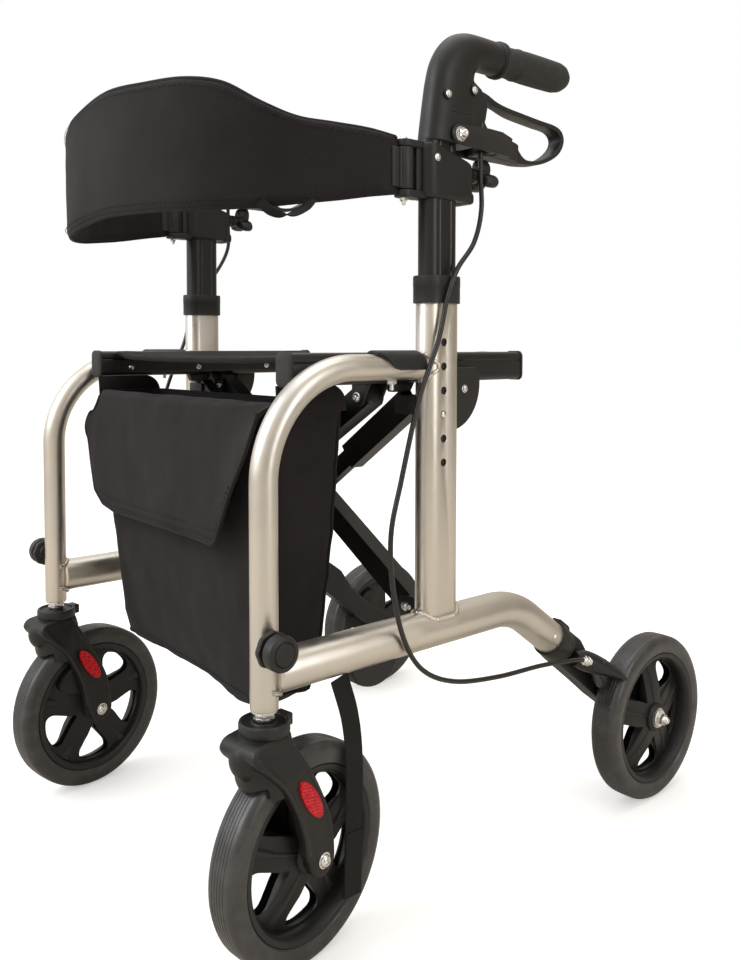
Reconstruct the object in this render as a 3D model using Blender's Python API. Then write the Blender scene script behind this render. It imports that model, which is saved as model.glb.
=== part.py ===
"""Side-folding rollator walker: frames, cross-brace, wheels, brakes, seat, backrest and bag.

Lengths are metres, +Z is up and the user faces -Y. Every shape is drawn for the user's left
side (+X) and reflected for the right side. Lengths along Y are counted from the main posts.
"""

from math import atan2, cos, pi, radians, sin, tan

import bmesh
import bpy
from mathutils import Matrix, Quaternion, Vector

GAP = 0.0005                      # running clearance between neighbouring pieces

# Wheels
WHEEL_R = 0.100
TYRE_HALF_WIDTH = 0.0168
TREAD_HALF_WIDTH = 0.0108
RIM_R = 0.0790
CASTOR_TRAIL = 0.045
CASTOR_REST_TURN = radians(8)
REAR_WHEEL_X = 0.253
REAR_WHEEL_Y = 0.349
AXLE_R = 0.0048

# Side frame: front hoop, lower tube and main post
SIDE_X = 0.224
HOOP_Y = -0.213
HOOP_Z = 0.539
HOOP_FOOT_Z = 0.243
HOOP_R = 0.0127
HOOP_BEND = 0.100
LOWER_R = 0.019
LOWER_Z = 0.2735
LOWER_START_Y = -0.2065
LOWER_BEND_Y = 0.1185
LOWER_END = (0.1947, 0.2185)
LOWER_BEND = 0.100
TUBE_WALL = 0.0016
POST_R = 0.0135
POST_FLAT = 0.0105                # half length of the flat sides of the oval tubes
POST_TOP = 0.6095
POST_FLOOR = 0.2965
HOLE_Y = -0.003
HOLE_TOP_Z = 0.563
HOLE_PITCH = 0.024
HOLE_COUNT = 6
HOLE_R = 0.004
BUTTON_Z = HOLE_TOP_Z - 3 * HOLE_PITCH

# Handle post, brake housing, grip and lever
HANDLE_R = 0.0115
HANDLE_FOOT_Z = 0.400
HANDLE_TOP_Z = 0.815
BORE_R = HANDLE_R + 0.0003
HOUSING_HALF = 0.0165
HOUSING_FOOT_Z = 0.7590
GRIP_Z = 0.861
GRIP_START_Y = 0.0868
GRIP_END_Y = 0.2030
LEVER_PIVOT = (0.012, 0.769)

# Backrest clamp and band
CLAMP_LOW = 0.7035
CLAMP_HIGH = 0.7585
CLAMP_HALF = 0.0155
CLAMP_REAR_Y = 0.046
KNOB_Z = 0.735
BACKREST_HINGE = (0.2225, -0.045)
BACKREST_CENTRE_Y = -0.2535
BAND_THICKNESS = 0.012

# Cross-brace
PIVOT_X = 0.180
PIVOT_LOW_Z = 0.285
PIVOT_TOP_Z = 0.508
ARM_Y = {1: 0.013, -1: -0.055}    # arm that stands on the left (+1) or right (-1) frame
ARM_HALF_WIDTH = 0.010
ARM_HALF_HEIGHT = 0.0125
ARM_OVERHANG = 0.008
ARM_ANGLE = atan2(PIVOT_TOP_Z - PIVOT_LOW_Z, 2 * PIVOT_X)
ARM_HALF = PIVOT_X / cos(ARM_ANGLE)
LUG_THICKNESS = 0.003
PIN_R = 0.0035
STAY_Y = -0.0125
STAY_TOP = (0.196, 0.500)
STAY_REACH = 0.181                # from an arm's lower pivot up to its stay pin
STAY_SLEEVE_LENGTH = 0.108
STAY_ROD_LENGTH = 0.113

# Seat
RAIL_X = 0.195
RAIL_HALF_WIDTH = 0.011
RAIL_LOW = 0.522
RAIL_HIGH = 0.553
RAIL_FRONT_Y = -0.167
RAIL_REAR_Y = 0.155
SLING_Z = (0.5495, 0.5535)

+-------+

**Written exercise**
Copy all of the material word for word.

**Solution to this task**
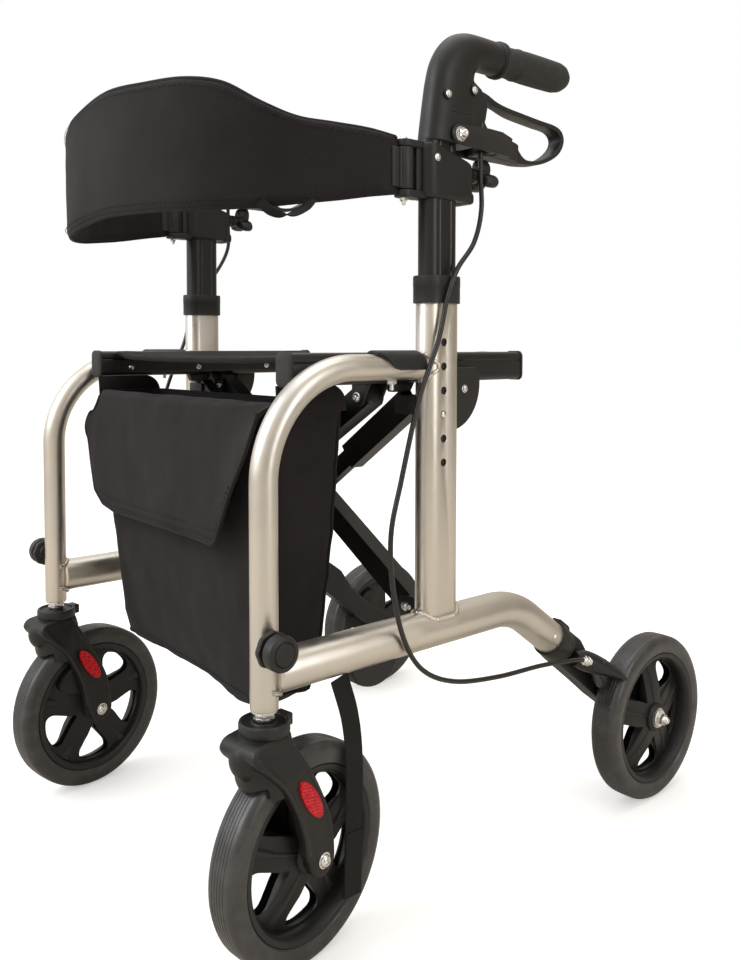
Reconstruct the object in this render as a 3D model using Blender's Python API. Then write the Blender scene script behind this render. It imports that model, which is saved as model.glb.
=== part.py ===
"""Side-folding rollator walker: frames, cross-brace, wheels, brakes, seat, backrest and bag.

Lengths are metres, +Z is up and the user faces -Y. Every shape is drawn for the user's left
side (+X) and reflected for the right side. Lengths along Y are counted from the main posts.
"""

from math import atan2, cos, pi, radians, sin, tan

import bmesh
import bpy
from mathutils import Matrix, Quaternion, Vector

GAP = 0.0005                      # running clearance between neighbouring pieces

# Wheels
WHEEL_R = 0.100
TYRE_HALF_WIDTH = 0.0168
TREAD_HALF_WIDTH = 0.0108
RIM_R = 0.0790
CASTOR_TRAIL = 0.045
CASTOR_REST_TURN = radians(8)
REAR_WHEEL_X = 0.253
REAR_WHEEL_Y = 0.349
AXLE_R = 0.0048

# Side frame: front hoop, lower tube and main post
SIDE_X = 0.224
HOOP_Y = -0.213
HOOP_Z = 0.539
HOOP_FOOT_Z = 0.243
HOOP_R = 0.0127
HOOP_BEND = 0.100
LOWER_R = 0.019
LOWER_Z = 0.2735
LOWER_START_Y = -0.2065
LOWER_BEND_Y = 0.1185
LOWER_END = (0.1947, 0.2185)
LOWER_BEND = 0.100
TUBE_WALL = 0.0016
POST_R = 0.0135
POST_FLAT = 0.0105                # half length of the flat sides of the oval tubes
POST_TOP = 0.6095
POST_FLOOR = 0.2965
HOLE_Y = -0.003
HOLE_TOP_Z = 0.563
HOLE_PITCH = 0.024
HOLE_COUNT = 6
HOLE_R = 0.004
BUTTON_Z = HOLE_TOP_Z - 3 * HOLE_PITCH

# Handle post, brake housing, grip and lever
HANDLE_R = 0.0115
HANDLE_FOOT_Z = 0.400
HANDLE_TOP_Z = 0.815
BORE_R = HANDLE_R + 0.0003
HOUSING_HALF = 0.0165
HOUSING_FOOT_Z = 0.7590
GRIP_Z = 0.861
GRIP_START_Y = 0.0868
GRIP_END_Y = 0.2030
LEVER_PIVOT = (0.012, 0.769)

# Backrest clamp and band
CLAMP_LOW = 0.7035
CLAMP_HIGH = 0.7585
CLAMP_HALF = 0.0155
CLAMP_REAR_Y = 0.046
KNOB_Z = 0.735
BACKREST_HINGE = (0.2225, -0.045)
BACKREST_CENTRE_Y = -0.2535
BAND_THICKNESS = 0.012

# Cross-brace
PIVOT_X = 0.180
PIVOT_LOW_Z = 0.285
PIVOT_TOP_Z = 0.508
ARM_Y = {1: 0.013, -1: -0.055}    # arm that stands on the left (+1) or right (-1) frame
ARM_HALF_WIDTH = 0.010
ARM_HALF_HEIGHT = 0.0125
ARM_OVERHANG = 0.008
ARM_ANGLE = atan2(PIVOT_TOP_Z - PIVOT_LOW_Z, 2 * PIVOT_X)
ARM_HALF = PIVOT_X / cos(ARM_ANGLE)
LUG_THICKNESS = 0.003
PIN_R = 0.0035
STAY_Y = -0.0125
STAY_TOP = (0.196, 0.500)
STAY_REACH = 0.181                # from an arm's lower pivot up to its stay pin
STAY_SLEEVE_LENGTH = 0.108
STAY_ROD_LENGTH = 0.113

# Seat
RAIL_X = 0.195
RAIL_HALF_WIDTH = 0.011
RAIL_LOW = 0.522
RAIL_HIGH = 0.553
RAIL_FRONT_Y = -0.167
RAIL_REAR_Y = 0.155
SLING_Z = (0.5495, 0.5535)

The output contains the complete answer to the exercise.